The education also went beyond the classroom for many of the students. Warren and Hebron played on sports teams, which would compete across the region with other all-black teams.
Music also played a large role for Lionel, who performed as drum major his senior year and led the marching band in a parade through Rockville. He still stays involved in music through singing at his church.
“Music was my favorite subject. Of course when I left, I took voice lessons, piano lessons and all of that and I’m still trying to sing. Can’t play anything, but you know,” he said with a laugh.
Although Lionel said he probably did not take advantage of all the opportunities at Carver, he felt sad when they closed the building as a school.
“It was sort of heartbreaking. But then with the board of education moving in, that was sort of a nice thing because it was still part of the school (system) but then when I come in and look around, how they’ve added more on and it’s such a huge building now than what it was when we were here in school, they could have done the same thing and they could have had more than one high school,” he said.

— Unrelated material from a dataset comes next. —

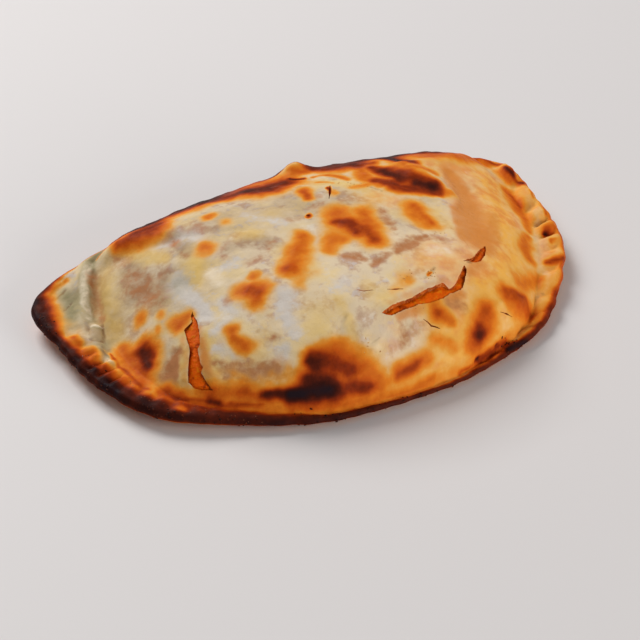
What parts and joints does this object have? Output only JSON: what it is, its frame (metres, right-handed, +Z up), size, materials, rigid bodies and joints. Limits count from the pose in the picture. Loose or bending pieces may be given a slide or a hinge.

According to Annabell, they closed the building as a school as part of integration because white students “did not want to sit in the same seats that we sat in.”
“It was still a relatively new school…but there was a lot of prejudice in Rockville back then and the way our parents shielded us from it was to keep us, like I said, pretty much to ourselves,” she said.
Although Carver is not open as a school today, photographs throughout the cafeteria and hallways commemorate its days as a top facility and as so many of the students put it, a “great time.” Now, Annabell and her classmates are getting ready for their 60th reunion.
“We just got along then and we get along now,” she said.